::: RECORDED DATA :::

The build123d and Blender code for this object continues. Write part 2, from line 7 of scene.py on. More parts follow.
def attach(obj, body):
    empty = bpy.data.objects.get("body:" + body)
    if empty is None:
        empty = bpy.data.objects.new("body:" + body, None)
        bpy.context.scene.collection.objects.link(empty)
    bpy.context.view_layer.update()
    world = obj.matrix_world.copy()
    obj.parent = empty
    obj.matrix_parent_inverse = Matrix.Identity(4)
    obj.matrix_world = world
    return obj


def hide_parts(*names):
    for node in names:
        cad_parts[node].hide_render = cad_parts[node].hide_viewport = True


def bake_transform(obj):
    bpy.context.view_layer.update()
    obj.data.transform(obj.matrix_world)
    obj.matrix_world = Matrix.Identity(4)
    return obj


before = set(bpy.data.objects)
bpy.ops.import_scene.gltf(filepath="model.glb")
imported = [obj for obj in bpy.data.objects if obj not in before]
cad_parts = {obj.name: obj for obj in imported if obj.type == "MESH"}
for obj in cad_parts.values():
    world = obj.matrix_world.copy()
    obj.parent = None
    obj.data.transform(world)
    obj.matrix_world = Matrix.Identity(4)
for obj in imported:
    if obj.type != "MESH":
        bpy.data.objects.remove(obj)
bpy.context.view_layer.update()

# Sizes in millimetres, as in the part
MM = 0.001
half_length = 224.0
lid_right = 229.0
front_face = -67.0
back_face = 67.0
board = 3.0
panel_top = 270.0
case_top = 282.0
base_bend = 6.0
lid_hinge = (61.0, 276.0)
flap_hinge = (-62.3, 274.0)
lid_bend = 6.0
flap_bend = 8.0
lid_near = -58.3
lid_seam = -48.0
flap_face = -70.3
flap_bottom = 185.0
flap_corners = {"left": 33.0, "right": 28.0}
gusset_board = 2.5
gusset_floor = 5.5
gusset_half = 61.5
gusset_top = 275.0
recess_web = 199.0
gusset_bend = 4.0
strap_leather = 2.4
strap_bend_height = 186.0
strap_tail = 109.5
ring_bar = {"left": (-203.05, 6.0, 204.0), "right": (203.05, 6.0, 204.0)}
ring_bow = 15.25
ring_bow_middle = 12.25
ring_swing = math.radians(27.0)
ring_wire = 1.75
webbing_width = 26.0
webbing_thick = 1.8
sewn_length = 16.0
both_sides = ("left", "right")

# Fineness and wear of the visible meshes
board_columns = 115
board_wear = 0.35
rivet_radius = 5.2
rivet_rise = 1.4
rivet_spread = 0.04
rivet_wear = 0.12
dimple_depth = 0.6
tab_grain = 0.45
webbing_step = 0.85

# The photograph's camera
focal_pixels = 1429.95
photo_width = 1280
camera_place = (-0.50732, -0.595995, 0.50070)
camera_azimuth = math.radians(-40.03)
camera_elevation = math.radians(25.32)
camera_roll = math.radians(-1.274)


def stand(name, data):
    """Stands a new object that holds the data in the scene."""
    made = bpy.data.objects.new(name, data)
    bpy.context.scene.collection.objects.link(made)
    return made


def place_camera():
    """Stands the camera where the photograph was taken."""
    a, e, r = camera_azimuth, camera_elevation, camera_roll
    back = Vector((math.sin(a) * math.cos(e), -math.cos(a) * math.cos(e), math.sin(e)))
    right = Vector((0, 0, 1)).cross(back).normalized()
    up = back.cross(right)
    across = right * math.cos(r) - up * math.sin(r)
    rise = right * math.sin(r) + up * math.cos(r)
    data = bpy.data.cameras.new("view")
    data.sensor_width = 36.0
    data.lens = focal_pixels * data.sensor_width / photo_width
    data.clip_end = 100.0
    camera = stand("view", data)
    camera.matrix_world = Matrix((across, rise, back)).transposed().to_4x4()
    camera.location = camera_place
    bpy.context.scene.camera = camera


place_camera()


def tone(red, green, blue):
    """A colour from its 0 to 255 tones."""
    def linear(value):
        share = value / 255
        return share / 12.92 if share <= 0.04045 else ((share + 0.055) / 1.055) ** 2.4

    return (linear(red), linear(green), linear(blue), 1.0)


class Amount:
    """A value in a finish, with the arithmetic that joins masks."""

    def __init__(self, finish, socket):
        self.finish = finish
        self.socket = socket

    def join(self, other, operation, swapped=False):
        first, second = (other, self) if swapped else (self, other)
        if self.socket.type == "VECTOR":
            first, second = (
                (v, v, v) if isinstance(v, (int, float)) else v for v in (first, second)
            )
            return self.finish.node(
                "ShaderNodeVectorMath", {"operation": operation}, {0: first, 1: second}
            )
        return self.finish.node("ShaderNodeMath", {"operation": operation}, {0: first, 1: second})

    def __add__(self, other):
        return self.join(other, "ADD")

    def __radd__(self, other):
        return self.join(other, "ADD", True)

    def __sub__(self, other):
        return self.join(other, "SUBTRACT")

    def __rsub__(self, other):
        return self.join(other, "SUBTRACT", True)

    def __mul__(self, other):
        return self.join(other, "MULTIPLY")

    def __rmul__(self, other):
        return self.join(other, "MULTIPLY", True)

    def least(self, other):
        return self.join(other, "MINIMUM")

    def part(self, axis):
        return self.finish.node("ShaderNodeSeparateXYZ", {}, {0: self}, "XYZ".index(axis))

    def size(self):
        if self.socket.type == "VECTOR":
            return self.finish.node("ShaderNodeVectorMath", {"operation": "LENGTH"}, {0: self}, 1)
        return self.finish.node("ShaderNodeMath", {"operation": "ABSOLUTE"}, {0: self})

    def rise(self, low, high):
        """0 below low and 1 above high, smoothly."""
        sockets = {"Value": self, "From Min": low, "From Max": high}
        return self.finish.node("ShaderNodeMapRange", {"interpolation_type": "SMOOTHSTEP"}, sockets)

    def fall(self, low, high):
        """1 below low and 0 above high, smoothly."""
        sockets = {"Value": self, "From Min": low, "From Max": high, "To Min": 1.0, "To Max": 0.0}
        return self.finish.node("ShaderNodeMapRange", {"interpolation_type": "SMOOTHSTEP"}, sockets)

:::

* **GOAL**
Write out exactly the lines running from the line containing "for node in" to the line containing "before = set(bpy.data.objects)", with both of those lines included.

* **EXERCISE RESPONSE**
    for node in names:
        cad_parts[node].hide_render = cad_parts[node].hide_viewport = True


def bake_transform(obj):
    bpy.context.view_layer.update()
    obj.data.transform(obj.matrix_world)
    obj.matrix_world = Matrix.Identity(4)
    return obj


before = set(bpy.data.objects)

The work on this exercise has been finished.